The Rotoiti Nature Recovery Project contains large amounts of beech forest, full of honeydew. Common wasps build up to high densities here in summer. This project is a good example of DOC's work with wasps.
You can help
The best way to reduce a local wasp population is to find and destroy all the nests in the area. Usually wasps fly no further than 200 metres, so you should aim to kill all the nests within this range.
How to find nests
If you search on sunny days, near dawn or dusk, the low light angles will highlight the flight path as wasps enter and leave the nest. You can put out a bait of cat food sprinkled with flour which will make the wasps easier to see.
How to poison the nest
Place a dessertspoonful of insecticide at the nest entrance after dark when the wasps have stopped flying. You can use a puffer bottle for this job. Worker wasps flying in and out will spread the powder into the nest and the colony usually dies within a day. If activity continues repeat the treatment until wasp activity ceases.
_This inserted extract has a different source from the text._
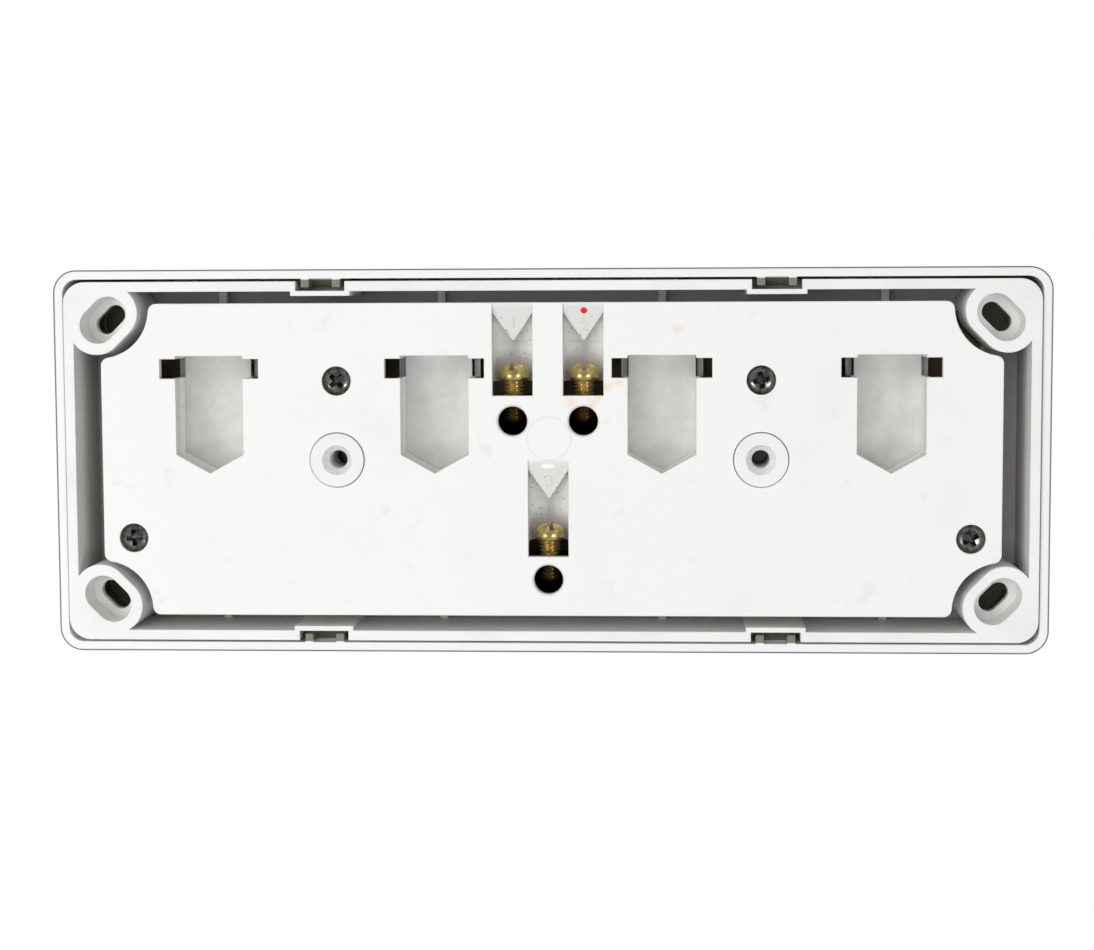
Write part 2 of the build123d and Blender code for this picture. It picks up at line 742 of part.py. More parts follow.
# Switched contact of each socket, from the fixed button down to the pin
arm_rear = knife_depth + fulcrum_height + arm_rest_gap
arm_front = arm_rear + strip_thickness
button_z = rocker_z - arm_down + 1.4
reach = rocker_z - button_z
closed_front = arm_front + reach * sin(radians(arm_throw / 2)) + button_height
for number, x in enumerate(socket_xs, 1):
    live_x = x - pin_reach_x
    with BuildPart() as active_contact:
        with BuildSketch(depth_plane(closed_front + button_gap)):
            with Locations((x, button_z)):
                Circle(button_diameter / 2)
        extrude(amount=live_strip_depth - closed_front - button_gap)
        strip(live_x - 1.5, button_z - 1.6, x + 1.8, button_z + 1.6, live_strip_depth)
        web_x = x - pin_reach_x + web_reach * sin(radians(pin_lean))
        web_z = line_z + (web_reach - clip_leaf / 2) * cos(radians(pin_lean))
        strip(live_x - 1.5, button_z, live_x + 1.5, web_z + 2.0, live_strip_depth)
        strip(live_x - 1.5, web_z + 3.0, web_x + 1.2, web_z - 0.4, live_strip_depth)
        pin_clip(live_x, line_z, -pin_lean, 1, live_strip_depth - live_clip_reach)
    write(active_contact.part, f"active_contact_{number}")

# Contact arm, its fulcrum at the origin, tipped into its rest pose when placed
with BuildPart() as contact_arm:
    with BuildSketch(Plane.XZ.offset(arm_rest_gap)):
        with Locations((0, (arm_up - arm_down) / 2)):
            RectangleRounded(arm_width, arm_up + arm_down, arm_corner)
    extrude(amount=strip_thickness)
    with BuildSketch(Plane.YZ):
        Circle(fulcrum_radius + fulcrum_play)
    extrude(amount=arm_width, both=True, mode=Mode.SUBTRACT)
    with BuildSketch(Plane.XZ.offset(arm_rest_gap + strip_thickness)):
        with Locations((0, -reach)):
            Circle(button_diameter / 2)
    extrude(amount=button_height)

# Rocker, drawn level with its pivot at the origin
tilt = radians(rocker_throw / 2)
face_middle = cover_depth + rocker_proud - rocker_pivot_depth
half_height = window_height / 2 - rocker_play
taper = sin(tilt) / cos(tilt)
face_end = face_middle + half_height * taper
rocker_width = window_width - 2 * rocker_play
with BuildPart() as rocker:
    with BuildSketch(Plane.YZ):
        with BuildLine():
            Polyline(
                (rocker_skirt, -half_height - rocker_skirt * taper),
                (-face_end, -half_height + face_end * taper),
                (-face_middle, 0),
                (-face_end, half_height - face_end * taper),
                (rocker_skirt, half_height + rocker_skirt * taper),
                close=True,
            )
        make_face()
    extrude(amount=rocker_width / 2, both=True)
    fillet(rocker.edges().filter_by(Axis.X).sort_by(Axis.Y)[0:2], 0.8)
    with BuildSketch(Plane.XZ.offset(-rocker_skirt)):
        Rectangle(rocker_width - 2 * rocker_wall, 2 * (half_height - rocker_wall - face_end * taper))
    extrude(amount=rocker_skirt + face_middle - 1.6, mode=Mode.SUBTRACT)
    with BuildSketch(Plane.XZ.offset(-spring_tube_reach)):
        Circle(spring_tube_diameter / 2)
    extrude(amount=spring_tube_reach + face_middle - 1.0)
    with BuildSketch(Plane.YZ):
        Circle(trunnion_diameter / 2)
    extrude(amount=rocker_width / 2 + rocker_play + trunnion_length, both=True)
    with BuildSketch(Plane.XZ.offset(-spring_tube_reach)):
        Circle(spring_bore / 2)
    extrude(amount=spring_tube_reach + face_middle - 1.8, mode=Mode.SUBTRACT)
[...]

Don't shine your torch into the nest or wasps will fly up the beam.
What poisons to use
There is a range of insecticides available from hardware and garden stores. These include Wasp Killer Dust and Permex Insect Dust, which have permethrin as the active ingredient, and Rentokil Wasp Killer and No Wasps Insecticidal Dust, which both use carbaryl. Follow the safety instructions supplied with the insecticide.